The sea here is the center of life—provider of jobs, of salt and fish, playground for locals and tourists, Mother Nature’s air conditioner—as winds both gently waft and boldly bluster across sugary, golden sand and clear warm water.


Frothy waves and white beaches

A typical day by the beautiful sea starts with a slow glow gradually filling the sky with light for nearly an hour before the sun climbs out of the sea.
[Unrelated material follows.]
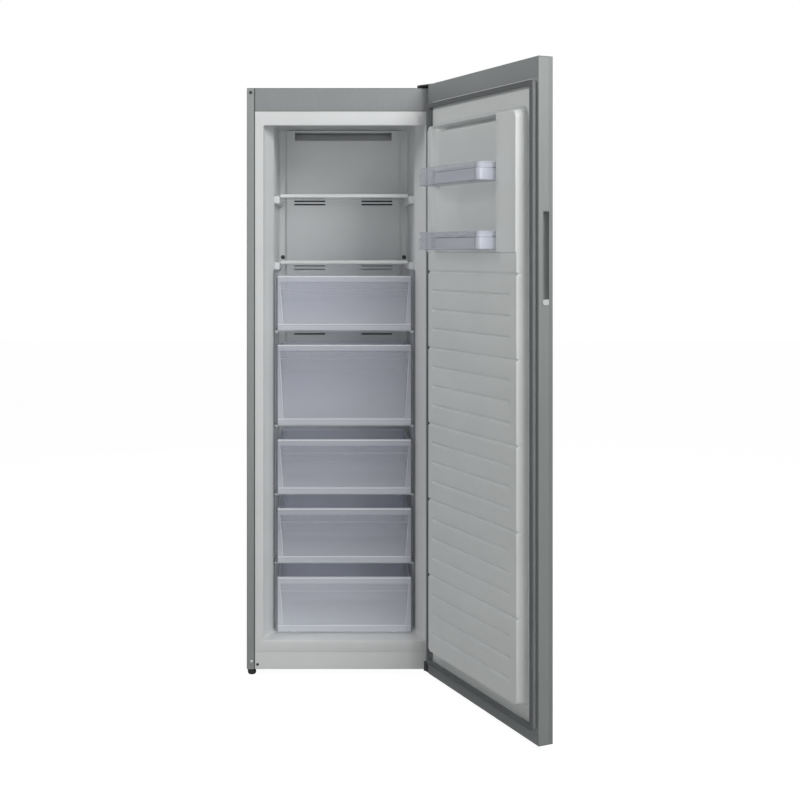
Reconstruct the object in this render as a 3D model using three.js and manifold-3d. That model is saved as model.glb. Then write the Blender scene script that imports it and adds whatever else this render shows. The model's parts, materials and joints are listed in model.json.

The morning sea is usually calm as glass, or very slightly ruffled, and empty to the farthest horizon. It gently laps the shore as long-legged waterbirds and morning larks trace a complex calligraphy in the sky with their swooping and soaring. Urban roosters provide punctuation to the ceaseless songbirds and sighing sea as the first fishermen appear in small boats and along the shore.


Early morning fishermen

The day grows brighter and ever warmer and people of all ages filter down to the shore: squealing, giggling children, mamas and grandmamas, teens and tourists. The sea is soon filled with bobbing heads and splashing limbs as boys climb on one anothers’ shoulders to dive into the sparkly sea. Beach stands do a lively business in the very freshest juice.


Left: Juice from fresh oranges by the sea | Right: Beach full of tiny treasures

By mid-afternoon most days the wind has wakened, bringing frothy white waves, sailboats, sailboards and kite-boarders.



Pirate ships (of the touristic variety) ply our waters and provide joyful outings for locals as well as tourists.


Modern day pirates take the tourists’ cash

Some days there are horses, whose owners bring them for a roll in the sand and a dip in the cooling waters. Other days sheep and goats come to graze.


Left: Horse on his way to the beach for a roll in the sand and a refreshing swim
Right: A sheep enjoying some green grass

When evening comes the wind often quiets again while the sky and sea are bathed in reflected sunset glow.

Rosy reflected sunset glow

Rosy reflected sunset glow

As night falls, flickering lights appear halfway to the horizon—not a far shore but a fleet of sardine fishers working by lantern light, as did their father and grandfathers before them, their lanterns glittering like diamonds in the warm black velvet night.

Paula Swenson

Paula Swenson


PAULA SWENSON is a semi-nomadic artist who uses both images and words to explore and express the world around her. Paula recently spent a year living in the North African country of Tunisia. After that she moved to Bursa, Turkey. You can see more of Paula’s work at



  1. Wow, Paula, through your amazing combination of words and photos this wonderful day on the beach truly came to life!
    It is no secret I love the beach, so I may be slightly biased. However, my gosh, I’d LOVE to live in a place like this!

    • It was an amazing and inspiring place to live and work each day, absorbing the energy of that beautiful, ever-changing sea.
      Glad I was able to bring it to life for you:-)

  2. Hi Paula,
    A wonderful article, to go with your wonderful photos.
    Lucky you to be able to live in a beautiful place like this. Even for just a little while.
    Thank you for sharing it with us.

    • I’ve been lucky to live in many amazing places, Betsy, and I’m so happy to be able to share them with others in this way.

  3. Beautiful! I had to stop in and visit when Milli said you were writing about Tunisia! Thanks for such a gorgeous painting you drew with your words (and the images, too!).

  4. Eloquent, fantastic and real – all in one.

  5. Oh my! What a wonderful way with words you have, so vivid, just like the colours in those photos.
    Such an inspirational place to live, I look forward to more.
    Thank you so much for sharing.
    Jo x

  6. Paula,

    Your beautiful photos prove that the ancients’ belief in the storehouse of treasures beneath the sea was well-founded. Your eloquent descriptions uncover the richness of life, activities and people above the sea as well.

    How wonderful it is that we can enjoy Tunisia with you in this way. Thank you.

  7. Judith Shaw says:


  8. Paula,
    There’s no question what a picture is worth right? Your colors of the Mediterranean are worth their weight in gems! Golden,citrine evening skies, ruby and amethyst sunsets, turquoise seas and sapphire skies such gems you have shared with us! Thanks for the stay on the coast of Africa!
    Roz Wilson

  9. Another terrific article with images Paula! Love how you tell a story with images and words.